Political Survival and Cumulative Fiascos: Britain, Zionism and the Palestine Mandate

European Politics
 
Foreign Policy
 
Analytic
 
Presenter
Carly Beckerman-Boys
The London School of Economics & Political Science
Authors
Carly Beckerman-Boys
The London School of Economics & Political Science

Abstract
Although research into Groupthink or Bureaucratic Politics implies that flawed decision-making processes are avoidable, the third wave of Foreign Policy Analysis suggests that decision-making includes inescapable features, which may contribute to foreign policy fiascos.
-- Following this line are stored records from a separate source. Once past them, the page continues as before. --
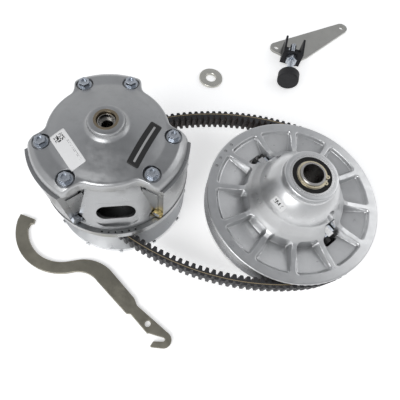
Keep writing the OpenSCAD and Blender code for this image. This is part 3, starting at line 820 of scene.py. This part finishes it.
def threaded_rod():
    low, high = node_box("stop_rod")
    nose = node_centre("rubber_bumper") - node_centre("jam_nut")
    nose = nose / np.linalg.norm(nose)
    middle = (low + high) / 2
    # Length along the rod, from the box of a slanted bar
    half = ((high - low)[1] - 2 * ROD_R * abs(nose[0])) / abs(nose[1]) / 2
    steps = np.arange(-half, half, 0.35)[:, None]
    turns = np.linspace(0, 2 * math.pi, 36, endpoint=False)[None, :]
    wave = np.abs((steps / THREAD_PITCH - turns / (2 * math.pi)) % 1 - 0.5) * 2
    r = ROD_R - 0.75 * wave - 0.8 * smoothstep(half - 2, half, np.abs(steps))
    side = np.cross([0, 0, 1], nose)
    up = np.array([0, 0, 1.0])
    points = (middle + steps[..., None] * nose + (r * np.cos(turns))[..., None] * side
              + (r * np.sin(turns))[..., None] * up)
    count = points.shape[1]
    faces = [tuple(f) for f in grid_faces(*points.shape[:2], False, True)]
    last = (points.shape[0] - 1) * count
    faces += [tuple(range(count))[::-1], tuple(last + k for k in range(count))]
    piece("threaded_rod", points, faces, FINISH["zinc"], "stop_rod",
          ["stop_rod"])


threaded_rod()

# ------------------------------------------------------------------ floor, light, camera


def floor():
    mesh = bpy.data.meshes.new("floor")
    size = 4.0
    mesh.from_pydata([(-size, -size, 0), (size, -size, 0), (size, size, 0),
                      (-size, size, 0)], [], [(0, 1, 2, 3)])
    obj = bpy.data.objects.new("floor", mesh)
    bpy.context.scene.collection.objects.link(obj)
    obj.location.z = -0.3 * MM
    g = Graph("floor")
    g.bsdf.inputs["Emission Color"].default_value = (1, 1, 1, 1)
    g.bsdf.inputs["Emission Strength"].default_value = 0.42
    mesh.materials.append(g.finish(
        g.mix(g.noise(3, 2), (0.93, 0.93, 0.93), (0.95, 0.95, 0.95)), 0.9,
        g.bump(g.noise(40, 2), 0.01)))


def world():
    """A pale room: bright at the horizon and darker overhead, so that metal has contrast."""
    room = bpy.data.worlds.new("studio")
    room.use_nodes = True
    bpy.context.scene.world = room
    tree = room.node_tree
    back = tree.nodes["Background"]
    split = tree.nodes.new("ShaderNodeSeparateXYZ")
    ramp = tree.nodes.new("ShaderNodeValToRGB")
    tree.links.new(tree.nodes.new("ShaderNodeTexCoord").outputs["Generated"],
                   split.inputs[0])
    tree.links.new(split.outputs[2], ramp.inputs[0])
    tree.links.new(ramp.outputs[0], back.inputs["Color"])
    ramp.color_ramp.elements[0].color = (0.75, 0.75, 0.75, 1)
    ramp.color_ramp.elements[1].color = (0.26, 0.265, 0.275, 1)
    bend = ramp.color_ramp.elements.new(0.55)
    bend.color = (0.62, 0.63, 0.65, 1)
    back.inputs["Strength"].default_value = 1.0


def softbox(name, place, target, size, power):
    light = bpy.data.lights.new(name, "AREA")
    light.shape = "DISK"
    light.size = size
    light.energy = power
    obj = bpy.data.objects.new(name, light)
    bpy.context.scene.collection.objects.link(obj)
    obj.location = place
    aim = Vector(target) - Vector(place)
    obj.rotation_euler = aim.to_track_quat("-Z", "Y").to_euler()


CAMERA_AT = (0.0875, -0.2251, 0.5221)
CAMERA_TURNS = (65.97, -9.54, 15.23)


def camera():
    height, yaw, roll = (math.radians(a) for a in CAMERA_TURNS)
    turn = Matrix.Rotation(yaw, 3, "Z")
    right = Vector((1, 0, 0))
    ahead = Vector((0, math.cos(height), -math.sin(height)))
    up = Vector((0, math.sin(height), math.cos(height)))
    across = turn @ (right * math.cos(roll) + up * math.sin(roll))
    above = turn @ (up * math.cos(roll) - right * math.sin(roll))
    back = turn @ -ahead
    axes = Matrix((across, above, back)).transposed().to_4x4()
    view = bpy.data.cameras.new("camera")
    view.lens = 30.8
    view.sensor_width = 36
    obj = bpy.data.objects.new("camera", view)
    bpy.context.scene.collection.objects.link(obj)
    obj.matrix_world = Matrix.Translation(CAMERA_AT) @ axes
    bpy.context.scene.camera = obj


floor()
world()
softbox("key", (-0.5, -0.9, 1.1), (0.1, 0, 0.05), 0.9, 9)
softbox("fill", (1.1, 0.4, 0.9), (0.2, 0, 0.05), 0.8, 1.6)
camera()
bpy.context.scene.view_settings.view_transform = "Standard"
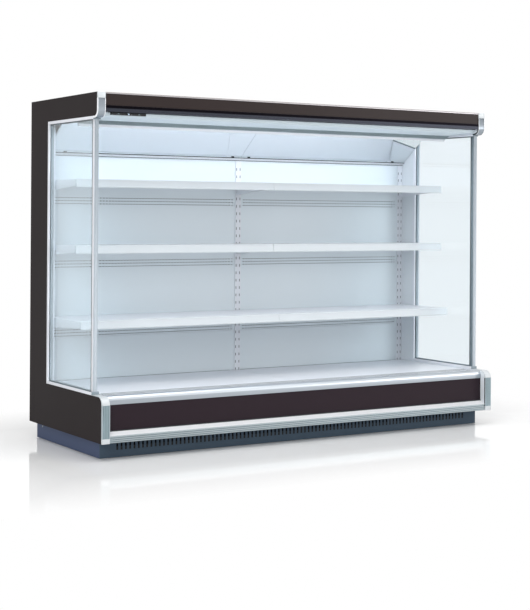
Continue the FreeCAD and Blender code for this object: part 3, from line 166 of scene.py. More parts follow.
bpy.ops.object.select_all(action="DESELECT")
bpy.ops.mesh.primitive_plane_add(size=FLOOR_SIZE, location=(0, 0, 0))
floor = bpy.context.object
floor.name = "floor"
polish, tree, surface = blank("polished_pale_floor", {"Base Color": linear(FLOOR_WHITE),
                                                      "Roughness": FLOOR_ROUGHNESS})
place = add(tree, "SeparateXYZ", {0: add(tree, "TexCoord").outputs["Object"]})
beyond = []
for axis, reach in ((0, cad_high[0]), (1, cad_high[1])):
    away = add(tree, "Math", {0: place.outputs[axis]}, operation="ABSOLUTE")
    beyond.append(add(tree, "Math", {0: away.outputs[0], 1: reach}, operation="SUBTRACT"))
away = add(tree, "Math", {0: beyond[0].outputs[0], 1: beyond[1].outputs[0]}, operation="MAXIMUM")
white = add(tree, "MapRange", {"Value": away.outputs[0], "From Min": FLOOR_FADE[0],
                               "From Max": FLOOR_FADE[1], "To Min": FLOOR_GLOW, "To Max": 1.0})
light = add(tree, "Emission", {"Color": (1, 1, 1, 1), "Strength": 1.0})
floor_mix = add(tree, "MixShader", {0: seen_share(tree, white.outputs[0]),
                                    1: surface.outputs[0], 2: light.outputs[0]})
tree.links.new(floor_mix.outputs[0], tree.nodes["Material Output"].inputs["Surface"])
floor.data.materials.append(polish)

SOFT_BOXES = {  # place, what it points at, width, height and watts
    "overhead": ((-0.5, -2.2, 5.2), (0, 0, 0.8), 6.0, 3.5, 190),
    "front_left": ((-5.5, -5.0, 3.4), (0, -0.2, 1.0), 3.0, 3.0, 130),
    "front_right": ((5.9, -5.7, 2.6), (0, -0.2, 0.9), 3.0, 2.4, 110),
}
for name, (place, target, width, height, watts) in SOFT_BOXES.items():
    lamp = area_lamp(name, place, width, height, watts)
    lamp.rotation_euler = (Vector(target) - Vector(place)).to_track_quat("-Z", "Y").to_euler()


# ---------------------------------------------------------------- base and kick plates
# A welded frame in black lacquer on zinc-plated levelling feet. Powder-coated kick plates clip
# round it, slate blue at the sides and blue-grey in front, where air goes in through slots, with
# a black dust filter behind them whose black paints the shade in the slots.
PEEL_MM = 2.5
PEEL_DEPTH = 0.00006
COAT_PATCH_MM = 400
NUT_HEIGHT = 0.006
NUT_RADIUS = 0.0095
FOOT_STEP = 1.234  # from one foot to the next along a side
SLOT_DROP = 0.007  # the slots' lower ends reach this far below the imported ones
SLOT_FOOT = (0.040, 0.050)  # heights that the slots' lower ends lie between
NET_MM = 3.0
FILTER_LINE = ((842, 34), (846, 36), (846, 86), (842, 88))  # station and height
FILTER_HALF = 1.20
REAR_FACE = 0.4775  # stations are measured forward from here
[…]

One of these third-wave frameworks, Poliheuristic (PH) Theory, is predicated upon a key assumption: that loss on the political dimension is noncompensatory. This approach places political survival above all other considerations, meaning that we should expect foreign policy decisions to represent little more than short-term fixes. Applying PH Theory to demonstrate just such a series of near-sighted decision-making episodes, this paper argues that British high policy towards Palestine during the Mandate Period did indeed represent a foreign policy fiasco. Through a series of decisions in which the pursuit of political survival all but determined final choices, the British Empire became trapped in a uneconomical cycle of sunk costs and diplomatic fire fighting over Palestine.